What the task requires: Only the lines starting at the one with "Reconstruct the object" and ending at the one with "is in metres" should be copied, exactly and with both ends kept.

# # #

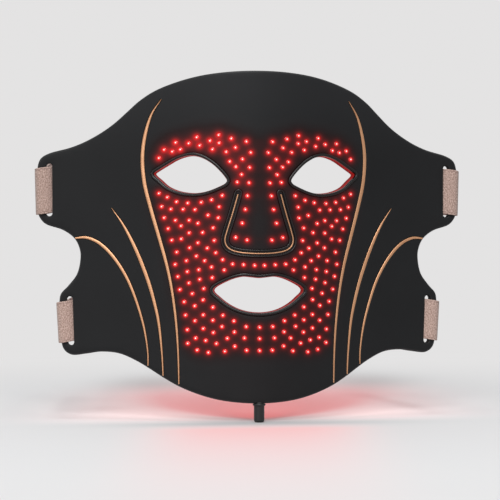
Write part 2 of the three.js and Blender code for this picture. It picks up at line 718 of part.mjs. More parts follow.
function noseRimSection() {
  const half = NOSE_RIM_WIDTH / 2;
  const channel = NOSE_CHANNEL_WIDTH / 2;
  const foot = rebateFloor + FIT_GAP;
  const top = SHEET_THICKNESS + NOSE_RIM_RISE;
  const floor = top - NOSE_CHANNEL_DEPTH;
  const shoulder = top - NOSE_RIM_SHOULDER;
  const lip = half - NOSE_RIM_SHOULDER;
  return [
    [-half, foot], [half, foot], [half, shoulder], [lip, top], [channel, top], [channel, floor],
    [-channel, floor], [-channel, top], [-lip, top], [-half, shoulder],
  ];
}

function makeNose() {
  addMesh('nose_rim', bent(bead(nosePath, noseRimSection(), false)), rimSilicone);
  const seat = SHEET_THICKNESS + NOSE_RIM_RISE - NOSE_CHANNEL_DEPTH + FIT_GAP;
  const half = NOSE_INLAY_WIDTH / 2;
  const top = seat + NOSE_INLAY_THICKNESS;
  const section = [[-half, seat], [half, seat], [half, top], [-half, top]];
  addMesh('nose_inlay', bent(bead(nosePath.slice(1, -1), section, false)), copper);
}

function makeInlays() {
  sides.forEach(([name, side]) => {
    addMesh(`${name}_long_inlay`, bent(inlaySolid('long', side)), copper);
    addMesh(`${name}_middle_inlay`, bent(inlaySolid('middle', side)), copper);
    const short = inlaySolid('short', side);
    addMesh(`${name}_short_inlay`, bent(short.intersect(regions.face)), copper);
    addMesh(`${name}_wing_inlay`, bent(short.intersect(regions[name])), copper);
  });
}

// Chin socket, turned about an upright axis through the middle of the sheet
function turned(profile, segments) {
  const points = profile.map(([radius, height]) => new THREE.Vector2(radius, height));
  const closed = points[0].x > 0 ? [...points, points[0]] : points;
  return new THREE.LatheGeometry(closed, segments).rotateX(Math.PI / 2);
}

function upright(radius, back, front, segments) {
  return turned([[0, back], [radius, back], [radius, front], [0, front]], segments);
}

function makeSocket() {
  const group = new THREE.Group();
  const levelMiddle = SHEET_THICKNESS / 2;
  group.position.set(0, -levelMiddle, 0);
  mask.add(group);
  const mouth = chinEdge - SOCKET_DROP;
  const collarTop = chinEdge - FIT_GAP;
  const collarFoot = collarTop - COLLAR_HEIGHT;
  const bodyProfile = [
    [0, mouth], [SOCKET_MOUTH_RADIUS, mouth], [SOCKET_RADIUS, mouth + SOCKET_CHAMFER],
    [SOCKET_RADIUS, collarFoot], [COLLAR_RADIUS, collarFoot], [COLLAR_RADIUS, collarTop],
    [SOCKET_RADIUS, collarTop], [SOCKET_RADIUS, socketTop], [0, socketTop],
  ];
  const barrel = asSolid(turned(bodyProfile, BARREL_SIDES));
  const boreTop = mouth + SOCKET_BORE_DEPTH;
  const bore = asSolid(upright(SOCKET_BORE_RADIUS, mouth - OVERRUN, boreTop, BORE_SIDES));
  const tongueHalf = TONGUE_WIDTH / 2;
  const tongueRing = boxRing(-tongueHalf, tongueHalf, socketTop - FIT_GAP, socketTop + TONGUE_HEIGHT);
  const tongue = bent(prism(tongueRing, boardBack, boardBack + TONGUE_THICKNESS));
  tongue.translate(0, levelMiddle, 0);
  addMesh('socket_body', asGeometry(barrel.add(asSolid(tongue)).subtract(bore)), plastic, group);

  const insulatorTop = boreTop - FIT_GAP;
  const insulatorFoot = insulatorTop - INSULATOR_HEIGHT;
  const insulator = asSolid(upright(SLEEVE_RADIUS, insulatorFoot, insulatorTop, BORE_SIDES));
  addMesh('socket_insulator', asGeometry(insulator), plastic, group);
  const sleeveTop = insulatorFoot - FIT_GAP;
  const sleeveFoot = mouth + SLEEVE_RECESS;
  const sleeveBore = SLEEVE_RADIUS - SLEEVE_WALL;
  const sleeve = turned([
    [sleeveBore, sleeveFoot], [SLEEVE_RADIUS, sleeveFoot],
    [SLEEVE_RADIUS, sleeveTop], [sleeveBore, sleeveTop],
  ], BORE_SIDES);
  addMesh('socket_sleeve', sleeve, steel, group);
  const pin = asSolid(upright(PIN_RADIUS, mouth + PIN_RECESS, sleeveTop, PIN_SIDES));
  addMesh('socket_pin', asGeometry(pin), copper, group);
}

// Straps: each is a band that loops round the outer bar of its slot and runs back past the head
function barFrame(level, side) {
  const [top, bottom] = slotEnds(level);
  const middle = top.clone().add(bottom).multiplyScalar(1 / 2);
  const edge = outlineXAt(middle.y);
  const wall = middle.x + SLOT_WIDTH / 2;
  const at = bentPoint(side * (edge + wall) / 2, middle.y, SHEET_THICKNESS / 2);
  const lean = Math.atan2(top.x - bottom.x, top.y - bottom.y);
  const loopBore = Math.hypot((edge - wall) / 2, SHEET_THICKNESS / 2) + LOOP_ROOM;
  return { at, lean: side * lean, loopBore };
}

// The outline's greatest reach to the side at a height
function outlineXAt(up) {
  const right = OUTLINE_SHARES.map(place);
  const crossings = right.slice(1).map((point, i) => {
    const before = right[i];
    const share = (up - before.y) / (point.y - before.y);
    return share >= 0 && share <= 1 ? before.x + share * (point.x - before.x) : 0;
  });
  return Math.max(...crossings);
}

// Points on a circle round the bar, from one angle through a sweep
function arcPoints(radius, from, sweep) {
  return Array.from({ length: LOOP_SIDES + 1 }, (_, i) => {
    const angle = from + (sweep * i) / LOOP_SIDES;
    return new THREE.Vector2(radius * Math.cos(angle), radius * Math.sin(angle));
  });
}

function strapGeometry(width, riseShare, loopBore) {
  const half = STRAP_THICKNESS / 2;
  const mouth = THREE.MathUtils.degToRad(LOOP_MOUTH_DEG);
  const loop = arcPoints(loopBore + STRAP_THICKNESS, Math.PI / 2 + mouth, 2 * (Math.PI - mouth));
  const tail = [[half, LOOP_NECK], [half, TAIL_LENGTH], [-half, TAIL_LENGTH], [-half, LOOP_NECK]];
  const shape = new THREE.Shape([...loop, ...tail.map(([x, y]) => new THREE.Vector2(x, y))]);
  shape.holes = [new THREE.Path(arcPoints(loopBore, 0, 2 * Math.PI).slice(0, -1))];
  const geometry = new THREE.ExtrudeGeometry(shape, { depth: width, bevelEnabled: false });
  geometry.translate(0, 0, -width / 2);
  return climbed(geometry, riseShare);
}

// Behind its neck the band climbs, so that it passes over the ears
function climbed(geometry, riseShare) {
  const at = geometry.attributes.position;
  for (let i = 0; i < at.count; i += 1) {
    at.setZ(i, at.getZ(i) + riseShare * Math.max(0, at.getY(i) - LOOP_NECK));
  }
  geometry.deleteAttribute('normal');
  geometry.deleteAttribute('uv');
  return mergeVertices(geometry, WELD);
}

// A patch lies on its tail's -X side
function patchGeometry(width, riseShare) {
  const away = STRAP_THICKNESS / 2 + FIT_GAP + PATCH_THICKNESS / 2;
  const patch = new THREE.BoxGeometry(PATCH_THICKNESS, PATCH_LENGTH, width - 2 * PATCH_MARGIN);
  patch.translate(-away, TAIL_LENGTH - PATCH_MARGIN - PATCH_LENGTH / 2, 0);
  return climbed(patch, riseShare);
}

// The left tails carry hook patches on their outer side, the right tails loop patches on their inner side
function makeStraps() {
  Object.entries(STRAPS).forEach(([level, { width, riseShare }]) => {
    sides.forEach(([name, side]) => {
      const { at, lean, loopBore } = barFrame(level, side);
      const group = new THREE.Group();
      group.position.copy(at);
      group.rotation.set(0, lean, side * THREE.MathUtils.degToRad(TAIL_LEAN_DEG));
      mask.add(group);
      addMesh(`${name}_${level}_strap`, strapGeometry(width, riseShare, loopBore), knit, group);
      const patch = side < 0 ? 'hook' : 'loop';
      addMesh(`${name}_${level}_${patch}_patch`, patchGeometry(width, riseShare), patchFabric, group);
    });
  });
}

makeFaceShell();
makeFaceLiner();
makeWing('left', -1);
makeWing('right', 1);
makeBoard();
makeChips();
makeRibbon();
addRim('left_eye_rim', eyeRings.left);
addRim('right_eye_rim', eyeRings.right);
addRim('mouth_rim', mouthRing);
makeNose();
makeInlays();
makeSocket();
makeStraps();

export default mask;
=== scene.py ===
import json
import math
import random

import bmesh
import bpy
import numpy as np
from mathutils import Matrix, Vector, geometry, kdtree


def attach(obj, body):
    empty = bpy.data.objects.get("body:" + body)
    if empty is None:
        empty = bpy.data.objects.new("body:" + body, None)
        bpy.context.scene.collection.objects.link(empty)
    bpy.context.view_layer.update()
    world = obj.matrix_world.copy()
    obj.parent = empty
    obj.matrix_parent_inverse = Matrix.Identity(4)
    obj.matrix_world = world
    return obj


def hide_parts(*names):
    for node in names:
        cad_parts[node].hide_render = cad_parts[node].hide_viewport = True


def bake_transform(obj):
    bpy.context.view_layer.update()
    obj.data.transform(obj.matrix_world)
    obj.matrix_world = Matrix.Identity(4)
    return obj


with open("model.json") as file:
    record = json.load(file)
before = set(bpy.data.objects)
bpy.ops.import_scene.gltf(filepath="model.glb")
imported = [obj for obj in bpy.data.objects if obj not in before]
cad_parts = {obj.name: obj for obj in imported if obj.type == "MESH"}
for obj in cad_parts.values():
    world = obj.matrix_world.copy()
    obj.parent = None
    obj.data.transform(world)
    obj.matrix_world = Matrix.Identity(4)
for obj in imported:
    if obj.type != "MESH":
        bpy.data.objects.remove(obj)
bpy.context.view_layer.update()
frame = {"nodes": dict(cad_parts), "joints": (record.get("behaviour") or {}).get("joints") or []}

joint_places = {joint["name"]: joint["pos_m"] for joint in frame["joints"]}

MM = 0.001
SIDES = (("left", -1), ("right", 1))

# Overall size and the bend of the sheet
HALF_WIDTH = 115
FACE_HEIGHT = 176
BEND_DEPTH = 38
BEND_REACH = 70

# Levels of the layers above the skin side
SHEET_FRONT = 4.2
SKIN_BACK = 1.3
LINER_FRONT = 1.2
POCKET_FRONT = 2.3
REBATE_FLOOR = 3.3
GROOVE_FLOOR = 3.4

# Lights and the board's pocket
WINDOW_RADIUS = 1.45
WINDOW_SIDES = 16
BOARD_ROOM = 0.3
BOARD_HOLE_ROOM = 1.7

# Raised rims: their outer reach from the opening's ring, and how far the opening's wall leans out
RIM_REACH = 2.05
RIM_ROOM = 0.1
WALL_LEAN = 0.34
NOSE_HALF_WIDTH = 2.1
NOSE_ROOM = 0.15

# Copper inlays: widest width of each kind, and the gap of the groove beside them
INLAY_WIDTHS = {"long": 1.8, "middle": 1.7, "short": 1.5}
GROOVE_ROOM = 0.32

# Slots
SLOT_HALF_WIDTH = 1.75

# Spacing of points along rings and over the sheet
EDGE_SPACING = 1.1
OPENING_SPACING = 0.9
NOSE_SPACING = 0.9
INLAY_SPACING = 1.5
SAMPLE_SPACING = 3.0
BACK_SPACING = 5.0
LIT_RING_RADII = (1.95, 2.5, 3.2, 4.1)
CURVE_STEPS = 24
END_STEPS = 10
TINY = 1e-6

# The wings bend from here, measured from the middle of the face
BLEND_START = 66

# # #

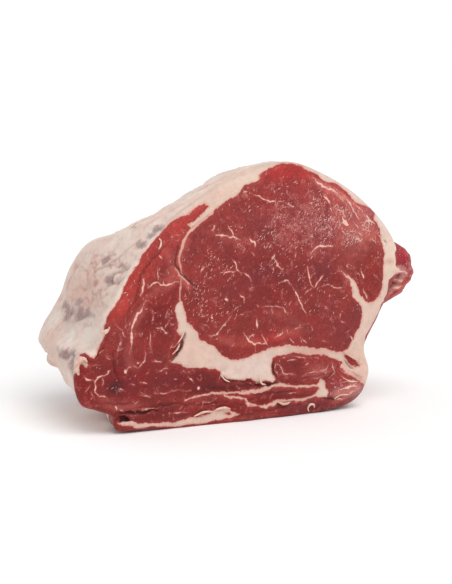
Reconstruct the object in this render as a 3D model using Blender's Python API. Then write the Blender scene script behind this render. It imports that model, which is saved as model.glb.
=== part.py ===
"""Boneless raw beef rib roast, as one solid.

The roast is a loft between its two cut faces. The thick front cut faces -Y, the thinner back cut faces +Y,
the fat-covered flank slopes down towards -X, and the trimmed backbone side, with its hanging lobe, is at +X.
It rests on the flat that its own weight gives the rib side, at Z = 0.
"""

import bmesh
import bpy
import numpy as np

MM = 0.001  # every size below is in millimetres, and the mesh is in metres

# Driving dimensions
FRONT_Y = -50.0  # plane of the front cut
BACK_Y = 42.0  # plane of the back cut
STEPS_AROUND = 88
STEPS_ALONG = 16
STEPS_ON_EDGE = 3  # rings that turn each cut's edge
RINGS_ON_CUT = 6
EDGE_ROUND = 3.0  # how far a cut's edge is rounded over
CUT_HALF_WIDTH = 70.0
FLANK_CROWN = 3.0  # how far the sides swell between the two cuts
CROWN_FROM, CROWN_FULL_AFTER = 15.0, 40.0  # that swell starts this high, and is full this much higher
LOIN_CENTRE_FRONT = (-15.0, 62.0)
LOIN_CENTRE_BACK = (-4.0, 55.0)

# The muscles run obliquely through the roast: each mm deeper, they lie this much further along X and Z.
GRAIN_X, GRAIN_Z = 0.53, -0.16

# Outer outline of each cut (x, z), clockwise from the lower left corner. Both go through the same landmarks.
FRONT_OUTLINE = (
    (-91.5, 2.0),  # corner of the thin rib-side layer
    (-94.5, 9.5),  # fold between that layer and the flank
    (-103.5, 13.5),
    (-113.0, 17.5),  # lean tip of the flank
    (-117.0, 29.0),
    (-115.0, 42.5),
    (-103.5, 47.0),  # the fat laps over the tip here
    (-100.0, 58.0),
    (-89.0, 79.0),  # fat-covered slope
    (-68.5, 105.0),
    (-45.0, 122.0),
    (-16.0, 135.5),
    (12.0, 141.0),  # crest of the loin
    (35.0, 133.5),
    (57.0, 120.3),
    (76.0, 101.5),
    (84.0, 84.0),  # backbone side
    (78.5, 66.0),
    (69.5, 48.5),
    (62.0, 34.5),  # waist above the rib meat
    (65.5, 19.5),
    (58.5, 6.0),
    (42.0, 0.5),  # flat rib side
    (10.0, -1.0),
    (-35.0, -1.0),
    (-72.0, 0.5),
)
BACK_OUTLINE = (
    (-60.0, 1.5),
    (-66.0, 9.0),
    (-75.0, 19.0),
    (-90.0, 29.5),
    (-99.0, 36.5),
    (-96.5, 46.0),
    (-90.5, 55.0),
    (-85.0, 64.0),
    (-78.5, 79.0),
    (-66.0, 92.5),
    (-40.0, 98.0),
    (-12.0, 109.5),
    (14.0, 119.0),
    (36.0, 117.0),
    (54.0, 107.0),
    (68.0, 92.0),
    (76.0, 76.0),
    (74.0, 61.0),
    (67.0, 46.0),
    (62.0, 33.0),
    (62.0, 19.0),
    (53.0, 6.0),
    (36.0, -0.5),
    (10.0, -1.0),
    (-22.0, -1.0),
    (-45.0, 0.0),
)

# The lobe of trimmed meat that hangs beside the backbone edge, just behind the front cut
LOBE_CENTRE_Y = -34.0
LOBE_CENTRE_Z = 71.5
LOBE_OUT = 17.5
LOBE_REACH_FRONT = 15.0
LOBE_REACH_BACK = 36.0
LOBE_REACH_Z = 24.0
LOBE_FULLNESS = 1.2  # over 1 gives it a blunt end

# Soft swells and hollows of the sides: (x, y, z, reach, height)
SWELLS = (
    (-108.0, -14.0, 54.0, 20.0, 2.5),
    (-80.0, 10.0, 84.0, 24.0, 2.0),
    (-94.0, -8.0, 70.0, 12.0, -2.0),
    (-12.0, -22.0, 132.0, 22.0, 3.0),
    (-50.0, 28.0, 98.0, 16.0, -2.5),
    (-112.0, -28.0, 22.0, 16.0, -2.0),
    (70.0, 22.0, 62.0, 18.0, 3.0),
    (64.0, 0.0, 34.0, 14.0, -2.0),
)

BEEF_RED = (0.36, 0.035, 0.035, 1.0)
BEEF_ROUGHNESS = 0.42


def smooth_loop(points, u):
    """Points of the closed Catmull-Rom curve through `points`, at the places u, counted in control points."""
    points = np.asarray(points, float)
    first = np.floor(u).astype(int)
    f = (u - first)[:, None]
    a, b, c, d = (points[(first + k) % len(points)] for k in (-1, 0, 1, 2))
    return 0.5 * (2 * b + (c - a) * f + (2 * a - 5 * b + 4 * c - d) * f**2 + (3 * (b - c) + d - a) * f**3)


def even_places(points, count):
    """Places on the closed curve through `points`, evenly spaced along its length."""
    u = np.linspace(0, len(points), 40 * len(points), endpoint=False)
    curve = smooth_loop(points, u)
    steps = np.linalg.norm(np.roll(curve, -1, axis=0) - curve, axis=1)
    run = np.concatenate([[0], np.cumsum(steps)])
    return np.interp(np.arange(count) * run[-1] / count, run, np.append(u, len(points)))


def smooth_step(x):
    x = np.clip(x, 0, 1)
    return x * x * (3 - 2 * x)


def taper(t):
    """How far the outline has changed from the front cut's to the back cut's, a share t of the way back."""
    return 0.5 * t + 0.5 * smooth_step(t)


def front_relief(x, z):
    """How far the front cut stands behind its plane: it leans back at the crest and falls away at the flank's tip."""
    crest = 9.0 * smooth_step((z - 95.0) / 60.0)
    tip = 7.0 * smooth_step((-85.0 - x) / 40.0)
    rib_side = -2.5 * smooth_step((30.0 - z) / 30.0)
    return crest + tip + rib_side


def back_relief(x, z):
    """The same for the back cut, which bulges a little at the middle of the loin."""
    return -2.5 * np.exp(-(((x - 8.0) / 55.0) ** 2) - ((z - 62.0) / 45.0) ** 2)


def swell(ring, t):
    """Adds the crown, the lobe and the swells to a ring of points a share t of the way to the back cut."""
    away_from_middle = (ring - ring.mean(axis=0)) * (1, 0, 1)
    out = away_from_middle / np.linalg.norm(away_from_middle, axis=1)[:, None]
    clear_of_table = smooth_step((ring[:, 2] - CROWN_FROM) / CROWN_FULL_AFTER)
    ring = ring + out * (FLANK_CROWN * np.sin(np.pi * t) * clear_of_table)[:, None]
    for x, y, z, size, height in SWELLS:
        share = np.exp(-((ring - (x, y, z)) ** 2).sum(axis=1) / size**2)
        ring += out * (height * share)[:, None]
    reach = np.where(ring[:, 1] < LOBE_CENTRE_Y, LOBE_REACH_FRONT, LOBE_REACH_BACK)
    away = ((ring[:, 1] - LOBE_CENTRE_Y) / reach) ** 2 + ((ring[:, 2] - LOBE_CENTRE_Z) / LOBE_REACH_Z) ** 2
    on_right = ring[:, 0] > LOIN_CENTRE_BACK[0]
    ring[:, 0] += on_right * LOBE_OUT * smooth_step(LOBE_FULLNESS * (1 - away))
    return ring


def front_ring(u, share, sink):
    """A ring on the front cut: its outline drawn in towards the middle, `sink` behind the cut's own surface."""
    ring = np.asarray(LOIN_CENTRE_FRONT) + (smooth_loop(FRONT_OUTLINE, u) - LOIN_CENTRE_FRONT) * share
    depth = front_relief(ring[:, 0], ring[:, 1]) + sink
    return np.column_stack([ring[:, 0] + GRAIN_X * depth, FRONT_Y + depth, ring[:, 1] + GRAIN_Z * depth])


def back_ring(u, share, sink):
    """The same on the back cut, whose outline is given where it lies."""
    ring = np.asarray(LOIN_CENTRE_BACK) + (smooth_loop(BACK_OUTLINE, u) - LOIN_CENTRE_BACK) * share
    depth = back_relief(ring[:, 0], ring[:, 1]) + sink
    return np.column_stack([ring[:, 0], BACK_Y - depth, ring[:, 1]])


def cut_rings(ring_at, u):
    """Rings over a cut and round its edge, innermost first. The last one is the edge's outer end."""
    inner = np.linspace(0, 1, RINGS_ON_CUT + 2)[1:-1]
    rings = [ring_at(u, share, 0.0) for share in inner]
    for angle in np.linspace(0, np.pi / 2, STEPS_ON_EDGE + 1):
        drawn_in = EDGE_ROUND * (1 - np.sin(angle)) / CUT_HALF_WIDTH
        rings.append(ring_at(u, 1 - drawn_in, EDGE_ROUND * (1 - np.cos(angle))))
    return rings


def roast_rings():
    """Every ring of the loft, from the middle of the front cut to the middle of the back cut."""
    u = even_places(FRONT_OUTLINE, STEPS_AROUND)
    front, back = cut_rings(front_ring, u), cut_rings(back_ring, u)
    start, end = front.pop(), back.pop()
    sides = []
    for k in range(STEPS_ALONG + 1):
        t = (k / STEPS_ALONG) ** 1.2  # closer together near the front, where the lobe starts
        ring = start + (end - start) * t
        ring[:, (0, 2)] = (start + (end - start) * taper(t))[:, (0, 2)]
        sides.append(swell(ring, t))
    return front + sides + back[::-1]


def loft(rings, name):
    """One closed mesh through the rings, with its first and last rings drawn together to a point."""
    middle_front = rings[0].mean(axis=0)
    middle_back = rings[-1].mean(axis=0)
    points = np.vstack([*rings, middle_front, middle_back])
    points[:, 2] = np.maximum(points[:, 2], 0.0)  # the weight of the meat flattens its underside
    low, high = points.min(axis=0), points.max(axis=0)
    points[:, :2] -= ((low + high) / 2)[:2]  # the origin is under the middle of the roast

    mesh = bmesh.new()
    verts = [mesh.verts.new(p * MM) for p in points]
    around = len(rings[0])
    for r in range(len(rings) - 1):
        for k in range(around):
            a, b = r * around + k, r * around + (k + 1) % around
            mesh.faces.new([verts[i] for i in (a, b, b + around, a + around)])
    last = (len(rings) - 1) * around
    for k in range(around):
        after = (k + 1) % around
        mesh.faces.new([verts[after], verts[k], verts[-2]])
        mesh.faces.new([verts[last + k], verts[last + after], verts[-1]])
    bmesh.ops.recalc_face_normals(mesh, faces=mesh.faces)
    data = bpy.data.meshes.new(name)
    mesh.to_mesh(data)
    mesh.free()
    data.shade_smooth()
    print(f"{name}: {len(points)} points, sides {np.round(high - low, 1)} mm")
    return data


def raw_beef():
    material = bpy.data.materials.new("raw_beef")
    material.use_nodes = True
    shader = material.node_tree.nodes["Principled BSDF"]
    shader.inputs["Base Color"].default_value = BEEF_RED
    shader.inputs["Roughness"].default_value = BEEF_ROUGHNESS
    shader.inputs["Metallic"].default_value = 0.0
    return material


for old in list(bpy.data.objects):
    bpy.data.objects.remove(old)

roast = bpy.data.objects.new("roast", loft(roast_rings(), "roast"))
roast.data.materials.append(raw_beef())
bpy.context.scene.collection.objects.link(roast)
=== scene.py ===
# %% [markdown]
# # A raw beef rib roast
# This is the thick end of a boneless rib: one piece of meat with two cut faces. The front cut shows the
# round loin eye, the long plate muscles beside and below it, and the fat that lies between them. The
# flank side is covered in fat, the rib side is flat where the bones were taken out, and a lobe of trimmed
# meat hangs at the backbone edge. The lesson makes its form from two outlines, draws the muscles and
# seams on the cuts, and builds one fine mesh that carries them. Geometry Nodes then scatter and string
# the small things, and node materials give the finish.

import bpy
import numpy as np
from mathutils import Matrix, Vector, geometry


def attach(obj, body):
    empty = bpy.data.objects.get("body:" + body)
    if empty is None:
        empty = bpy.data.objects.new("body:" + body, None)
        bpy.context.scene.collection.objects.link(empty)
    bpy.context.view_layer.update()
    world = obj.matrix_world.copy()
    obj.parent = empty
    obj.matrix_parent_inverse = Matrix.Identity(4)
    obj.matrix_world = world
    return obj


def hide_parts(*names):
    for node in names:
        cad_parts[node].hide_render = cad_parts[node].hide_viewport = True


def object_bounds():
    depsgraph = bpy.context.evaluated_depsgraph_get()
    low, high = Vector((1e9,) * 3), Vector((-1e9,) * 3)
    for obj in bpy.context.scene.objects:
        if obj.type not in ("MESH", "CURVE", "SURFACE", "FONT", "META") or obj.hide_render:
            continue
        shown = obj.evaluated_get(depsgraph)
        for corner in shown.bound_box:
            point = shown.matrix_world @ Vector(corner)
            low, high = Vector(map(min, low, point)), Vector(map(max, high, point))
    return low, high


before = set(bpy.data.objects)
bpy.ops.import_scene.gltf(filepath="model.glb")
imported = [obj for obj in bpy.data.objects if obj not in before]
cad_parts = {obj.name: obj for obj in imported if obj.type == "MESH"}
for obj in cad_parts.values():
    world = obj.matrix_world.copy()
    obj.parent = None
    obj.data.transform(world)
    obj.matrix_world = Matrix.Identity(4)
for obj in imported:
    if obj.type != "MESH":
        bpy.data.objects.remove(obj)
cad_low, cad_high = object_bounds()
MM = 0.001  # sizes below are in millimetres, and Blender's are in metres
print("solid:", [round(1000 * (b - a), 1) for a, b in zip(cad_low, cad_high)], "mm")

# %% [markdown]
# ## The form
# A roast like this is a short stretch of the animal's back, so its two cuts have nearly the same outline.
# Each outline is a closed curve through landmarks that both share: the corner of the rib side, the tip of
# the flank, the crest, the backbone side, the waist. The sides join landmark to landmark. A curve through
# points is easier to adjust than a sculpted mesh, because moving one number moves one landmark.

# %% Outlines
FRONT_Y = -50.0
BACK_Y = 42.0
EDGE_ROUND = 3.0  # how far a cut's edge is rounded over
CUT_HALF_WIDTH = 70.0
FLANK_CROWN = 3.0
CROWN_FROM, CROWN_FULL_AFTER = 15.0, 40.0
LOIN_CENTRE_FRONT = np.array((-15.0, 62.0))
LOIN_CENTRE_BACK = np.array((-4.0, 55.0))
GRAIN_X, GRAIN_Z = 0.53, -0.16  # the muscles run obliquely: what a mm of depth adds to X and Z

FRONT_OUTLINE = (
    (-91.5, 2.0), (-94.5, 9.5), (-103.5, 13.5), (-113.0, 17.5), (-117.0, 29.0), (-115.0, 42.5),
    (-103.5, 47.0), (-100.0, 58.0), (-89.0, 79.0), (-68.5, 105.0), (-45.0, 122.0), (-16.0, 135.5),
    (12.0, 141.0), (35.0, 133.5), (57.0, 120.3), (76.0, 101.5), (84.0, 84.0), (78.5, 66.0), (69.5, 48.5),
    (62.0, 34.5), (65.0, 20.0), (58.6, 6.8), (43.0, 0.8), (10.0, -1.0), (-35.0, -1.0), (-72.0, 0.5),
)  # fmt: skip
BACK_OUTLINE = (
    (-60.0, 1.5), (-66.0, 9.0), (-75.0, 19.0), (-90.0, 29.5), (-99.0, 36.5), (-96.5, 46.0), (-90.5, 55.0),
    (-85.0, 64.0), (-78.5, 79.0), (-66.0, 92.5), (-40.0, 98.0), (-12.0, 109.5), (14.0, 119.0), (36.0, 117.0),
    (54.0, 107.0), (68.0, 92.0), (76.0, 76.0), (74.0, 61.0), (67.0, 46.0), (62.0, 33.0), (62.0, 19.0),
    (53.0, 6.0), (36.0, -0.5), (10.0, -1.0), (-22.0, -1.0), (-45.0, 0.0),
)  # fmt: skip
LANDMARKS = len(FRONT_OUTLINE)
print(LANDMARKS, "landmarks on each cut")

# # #

Output:
Reconstruct the object in this render as a 3D model using Blender's Python API. Then write the Blender scene script behind this render. It imports that model, which is saved as model.glb.
=== part.py ===
"""Boneless raw beef rib roast, as one solid.

The roast is a loft between its two cut faces. The thick front cut faces -Y, the thinner back cut faces +Y,
the fat-covered flank slopes down towards -X, and the trimmed backbone side, with its hanging lobe, is at +X.
It rests on the flat that its own weight gives the rib side, at Z = 0.
"""

import bmesh
import bpy
import numpy as np

MM = 0.001  # every size below is in millimetres, and the mesh is in metres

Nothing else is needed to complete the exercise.